In most dispositions of the head, counting is simple. Even where a measurement is needed it is most often only between two bowls; however, situations more complicated can arise. To avoid becoming confused and to use the measuring tape as little as is necessary to establish the score, the following rules are useful.


1.       Decide which bowl is shot. This will involve measuring one distance between a candidate and the jack and comparing it to the distances for other shot candidates. This is done by choosing the shorter distance among the first two and comparing it with that of the next candidate and so on.


2.       Place the shot bowl on a towel to indicate that it is measured and will count.


3.       Remove any other undisputed counting bowls of the same team that has the shot bowl by placing them on the cloth.


4.       Find the closest bowl belonging to the team that did not have the shot bowl. If there are several bowls that might be the closest bowl belonging to the team that does not hold shot, measure among these contending bowls to find out which is the closest.


5.       Using this measurement find any other bowls belonging to the team holding shot that are closer than this measurement and place each of these bowls on the towel.


6.       Count the bowls on the towel. This is the score for the team that had shot.

I will illustrate this with some examples.



Example #1









Bowls 1, 2, and 3 are undisputed counters for the blue team. Place them on the towel. Measure 4 and compare it with 5. Choose the closer. If it is 4 then compare 4 with 6. If it is 5 that is closer, measure 5 and compare it with 6. Whichever of 4,5 or 6 is the closest, take that measure and compare it in turn with 7, 8, 9 and then 10. Each of 7, 8, 9 and 10 that is closer than the best of 4,5 and 6 is placed on the towel. The number of bowls on the towel is the correct score for the blue team.


Example #2

The blue team has shot indisputably. Place bowl 1 on the towel. Measure 2 and compare with 3. If the green 2 is closer than 3, the blue team scores 1. If the blue 3 is closer than 2. Place bowl 2 on the towel. The next closest bowl in 3. The blue team scores the two bowls on the towel.     





Example #3



The green team has three undisputed closer bowls. Place these on the towel.

Measure among 4, 7, 8, 9, and 10 to find which is the closest blue bowl among them. Compare the shortest of these measurements against 5. If 5 is closer place, 5 on the towel. Compare it now with 6. If 6 is closer, place 6 on the towel. Count the bowls on the towel. This is the score for the green team.

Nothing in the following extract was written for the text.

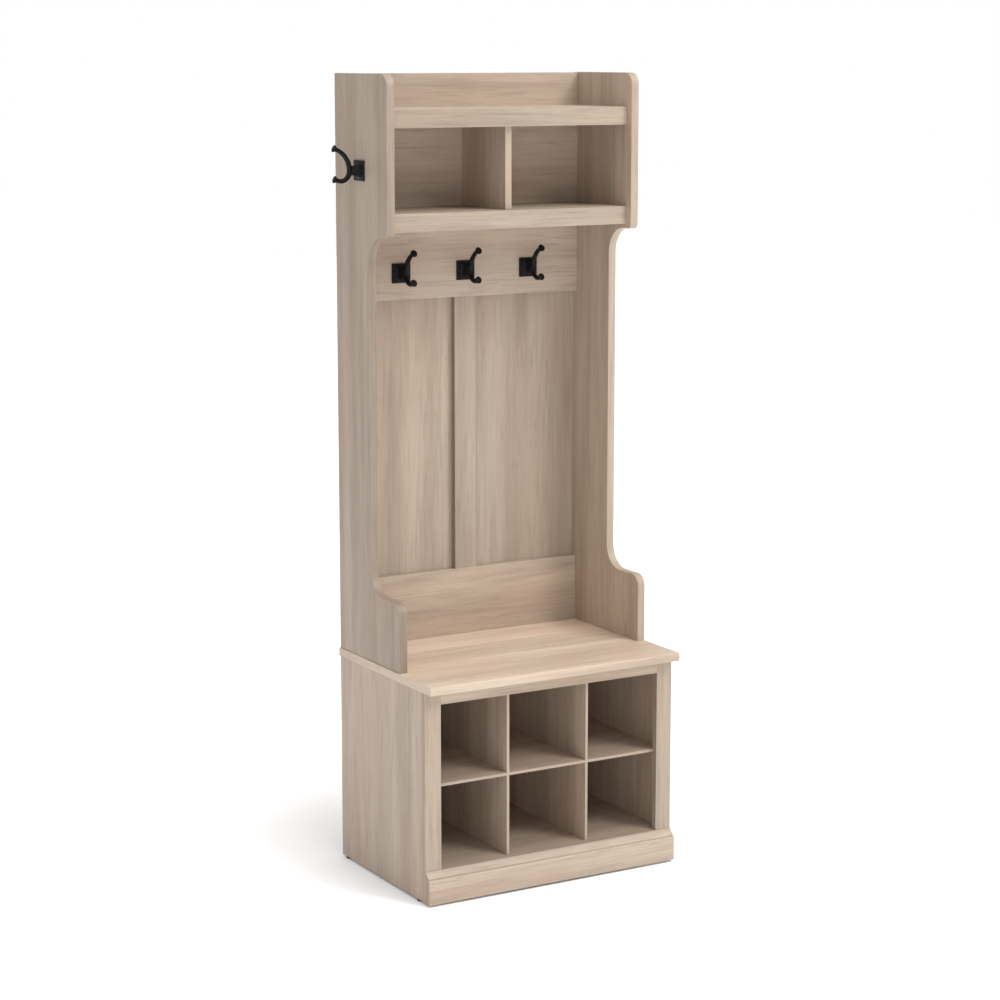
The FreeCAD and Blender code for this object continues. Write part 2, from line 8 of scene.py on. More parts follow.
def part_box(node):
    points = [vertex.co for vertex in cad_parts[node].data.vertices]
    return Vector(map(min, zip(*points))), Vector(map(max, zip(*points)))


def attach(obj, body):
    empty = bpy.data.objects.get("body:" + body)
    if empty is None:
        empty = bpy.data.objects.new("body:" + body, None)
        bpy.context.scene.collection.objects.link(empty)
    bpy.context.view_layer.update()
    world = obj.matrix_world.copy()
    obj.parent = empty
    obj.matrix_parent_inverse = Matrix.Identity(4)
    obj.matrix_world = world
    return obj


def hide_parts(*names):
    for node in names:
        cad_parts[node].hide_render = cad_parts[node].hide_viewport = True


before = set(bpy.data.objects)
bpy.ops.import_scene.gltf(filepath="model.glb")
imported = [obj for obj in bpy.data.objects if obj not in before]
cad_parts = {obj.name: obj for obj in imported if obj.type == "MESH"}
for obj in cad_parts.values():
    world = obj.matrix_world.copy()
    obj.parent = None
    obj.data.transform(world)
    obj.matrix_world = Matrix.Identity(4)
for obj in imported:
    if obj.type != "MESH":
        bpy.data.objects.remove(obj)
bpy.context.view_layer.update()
print("frame loaded:", len(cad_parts), "nodes")
axes = "XYZ"


# ---- camera, floor and lights
cameraView = {
    "place": (-2.6548, -4.5719, 1.7427),
    "turn": 30.22,      # degrees to the right of the object's own front-to-back line
    "dip": 9.65,        # degrees below level
    "lens": 90.84,
    "shiftY": -0.02,
    "farthest": 50,
}


def placeCamera():
    data = bpy.data.cameras.new("studioCamera")
    camera = bpy.data.objects.new("studioCamera", data)
    bpy.context.scene.collection.objects.link(camera)
    camera.location = cameraView["place"]
    camera.rotation_euler = (math.radians(90 - cameraView["dip"]), 0,
                             -math.radians(cameraView["turn"]))
    data.lens = cameraView["lens"]
    data.shift_y = cameraView["shiftY"]
    data.clip_end = cameraView["farthest"]
    bpy.context.scene.camera = camera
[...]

Further information about measuring can be found at https://greenbowler.blogspot.com/2021/04/measuring-in-close-disputed-ends-at.html





Monday, March 24, 2014

Lawn Bowl Delivery Instruction at Turramurra


This novice bowler has taken advantage of staying for the winter, within 500 meters of the Turramurra Lawn Bowling Club, in Sydney Australia to receive coaching on my bowling delivery.

My First Lesson

The most fundamental recommended change was not to crouch at the beginning of delivery but to stand with my legs straight but with my trunk slightly bent forward at the waist. This will pay off, it was explained to me, not so much now when I am still quite physically fit, but as I grow older, when I will not need to change my delivery to take into consideration increasing infirmities. Starting the delivery without crouching is the least stressful style.

A second significant observation of the coach was that too often my nonbowling arm ends up out in the air rather than resting consistently on the knee of the advancing leg. So now, for a non-crouch delivery, the non-bowling hand starts out with the fingers resting lightly at about the bottom of my pocket on the thigh of the leg that will step forward and ends up resting lightly on the knee of that forward leg.

The third significant change relates to the placement of my feet before delivery. Instead of standing with feet essentially together, it was advocated that my advancing foot should begin one-half a shoe length forward of my anchor foot. When I tried this 
combined with an upright starting stance, I  found that this caused almost all my weight to remain on my anchor foot throughout the delivery, automatically, while before I had to make a conscious effort to keep my weight predominantly on this foot; thus, this new modification again simplified my delivery.

I had seen in bowling videos on U-tube that many top bowlers tuck the knee of their anchor leg in behind the heel of their advancing leg when they deliver. I was not finding this necessary and so I asked the coach why this happened. He explained that I was not doing it because I was stepping forward parallel to the aim line rather than stepping more towards the aim line; that is directly in front of my anchor foot. If I were to step more towards the aim line according to theory my eyes would be directly over the aim line and I would improve the proportion of bowls passing cleanly through my stare point.

My Second Lesson 

I had the good fortune to have another lesson from a different teacher, Geoff Hamilton, who is the club champion and the CEO of the Turramurra Lawn Bowling Club. In my second lesson, my instructor said that he had been watching me practicing in a roll-up. His main concern was that I was still in too much of a crouch. He wanted me to stand up straight when I stepped onto the mat with my feet positioned as previously described but with a slight flexing of the knees and the weight on the balls of my feet so that I inclined slightly forward. (I will continue to try to keep most of my weight on my anchor foot.) He again emphasized that the goal was to have a delivery that would not need to change as I aged and acquired more aches and pains.

His next criticism was that after releasing the bowl I stepped back onto the mat rather than continuing to move my weight forward with the shot. He said that I should instead draw up my anchor foot so that I would end up standing with both feet out in front of the mat. He stated emphatically that on fast greens consistent weight transfer would be essential for controlling the momentum and hence length of my shots.

The third criticism was that I was flailing in the air with my free hand rather than sliding it down to rest on my advancing knee. After the bowl was released and traveling down the rink was the time to check (i) whether my delivering arm was raised no higher than my advancing knee (ii) that my anchor knee was just behind my advancing foot and (iii) that my non-bowling hand was resting on my knee. Even so, the number one job, once the bowl was released, was to notice whether the stare point was being hit and if not by how much and in which direction the miss occurred so it could be correlated with the final bowl position.